Saudaraku, cobalah analisa hal-hal berikut ini, dari beberapa kata kunci di atas, kemudian renungkanlah (kalo bisa baca berulang ulang tulisan di atas):
- .... makhluk bukan barang baru, namun sekedar penampakan dari rupa diri Tuhan.
- Dzat Tuhan tidak bernama, karena tidak ada satu namapun yang mampu mewakili keberadaan-Nya.
- Penampakan Tuhan dengan nama Allah ini sudah mengurangi kesempurnaan. Allah sebenarnya bersemayam dalam dzat-Nya. Penurunan ini bukan berarti bahwa Tuhan ada dua. Dia menampakkan diri dalam kualitas menurun agar mudah dikenal.

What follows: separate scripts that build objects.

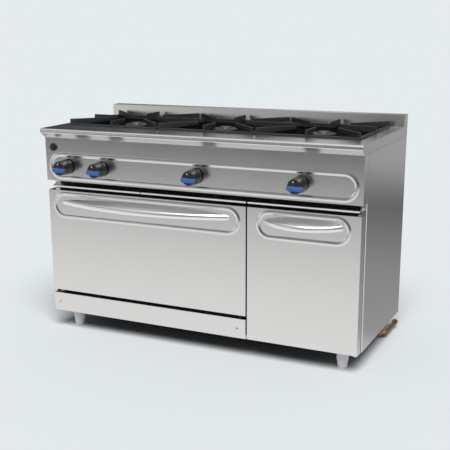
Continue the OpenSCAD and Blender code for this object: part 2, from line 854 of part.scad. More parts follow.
// Cast iron plate over the burner, with slots that let the heat up along its edges
module oven_sole_plate() {
    slot_w = 12;
    w = cavity_w - 2 * shelf_gap;
    d = cavity_d - 20;
    y = carcass_y + 14 + d / 2;
    pitch_x = w / 6.5;
    pitch_y = d / 4;
    slot_l = 0.8 * min(pitch_x, pitch_y);
    color(iron) from_front() translate([oven_mid_x, y, sole_z]) difference() {
        rounded_block(w, d, sole_t, 8);
        for (i = [-2.5:1:2.5], s = [-1, 1]) translate([i * pitch_x, s * (d / 2 - 25), -eps])
            linear_extrude(sole_t + 2 * eps) slot(slot_l, slot_w);
        for (j = [-1, 0, 1], s = [-1, 1]) translate([s * (w / 2 - 30), j * pitch_y, -eps])
            linear_extrude(sole_t + 2 * eps) rotate(90) slot(slot_l, slot_w);
    }
}

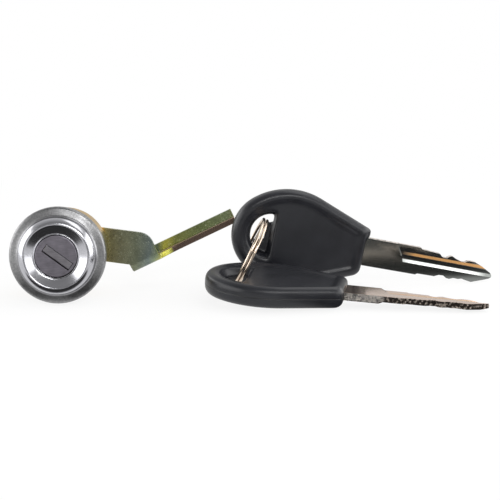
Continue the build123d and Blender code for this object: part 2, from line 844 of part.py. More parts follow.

- Aku bingung saudaraku...kok ajaran iman dibuat ribet kaya'gini. Aku yang blo'on atau pikiran dan otakku tidak bisa menjangkau kesana ya? Aku tidak faham ilmu tafsir, juga ilmu fikih. Tapi aku tahu bagaimana asmaul husna baik yang dijelaskan oleh alquran sendiri maupun yang nampak dari ayat-ayat-Nya yang lain. (Minimal sebuah analisa kecil : jika Allah itu Al-Latif maka pertanyaan muncul di hati tuk pedoman hidup -mengapa kita/manusia tidak berhati lembut? Mengapa ada ketidakharmonisan batin...dan mengapa-mengapa yang lain)
- Aku faham bagaimana luar biasanya gerakan solat untuk tubuh (ingat itu baru gerakan solat!!!) dan setiap orang secara otomatis mendapatkannya. Tapi siapa yang berpikir kearah itu dengan seksama? Mengapa kok keburu-buru nyongsong ide tentang zat yang memerintahkan salat? Hm....
- (apakah aliran sesat justru ditimbulkan oleh kepintaran teoritis dari segelintir oranr2 ambisius. Banyak yang tidak faham agama, tidak faham beragama, tidak faham memiliki agama tapi nyrocosin teori-teorinya. Tapi coba bayangin jika disodorin kajian ilmu tafsir qur;an yang latar belakang keilmuannya saja sampai belasan disiplin ilmu apakah mereka faham ini?